The question of predestination versus free will forms the central conflict of the story, a conflict that eventually extends to the entire world. It soon becomes apparent that this "medieval" civilization in fact is the remnant of a devastating conflict that occurred thousands of years in the past. Readers familiar with Dave Wolverton's Golden Queen novels (among others) will recognize the "back to the future" motif, along with Arthur C. Clarke's useful adage: "Any sufficiently advanced technology is indistinguishable from magic."
With humankind trapped inside a Rousseauan bell jar, Pacifica must choose between the guaranteed safety of enforced innocence, and the perils of freedom and self-determination. But a fall from Edenic grace demands a sacrifice. In our iconoclastic age, fantasy is particularly adept at analogizing the complexities of scriptural symbolism. In this respect, Scrapped Princess finds the right balance, illustrating how the demands of prophecy, triggered by betrayal, are answered with blood and magic, culminating in resurrection and redemption.

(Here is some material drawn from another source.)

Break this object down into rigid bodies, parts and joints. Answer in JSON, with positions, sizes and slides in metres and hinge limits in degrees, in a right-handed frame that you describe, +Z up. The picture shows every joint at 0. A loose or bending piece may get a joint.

I consider this no small achievement. In contrast to the ending of Scrapped Princess, I found the atonement scene in The Lion, the Witch and the Wardrobe a weak representation of the material it was analogizing. I don't know if author Ichiro Sakaki intended the metaphor to be extended this far, but the European setting of the series, and the representation of the Church of Mauser as the return of the Holy Roman Empire ("neither Holy, Roman, nor an Empire"), makes it hard for me to believe he wasn't aware of it. In any case, it works wonderfully.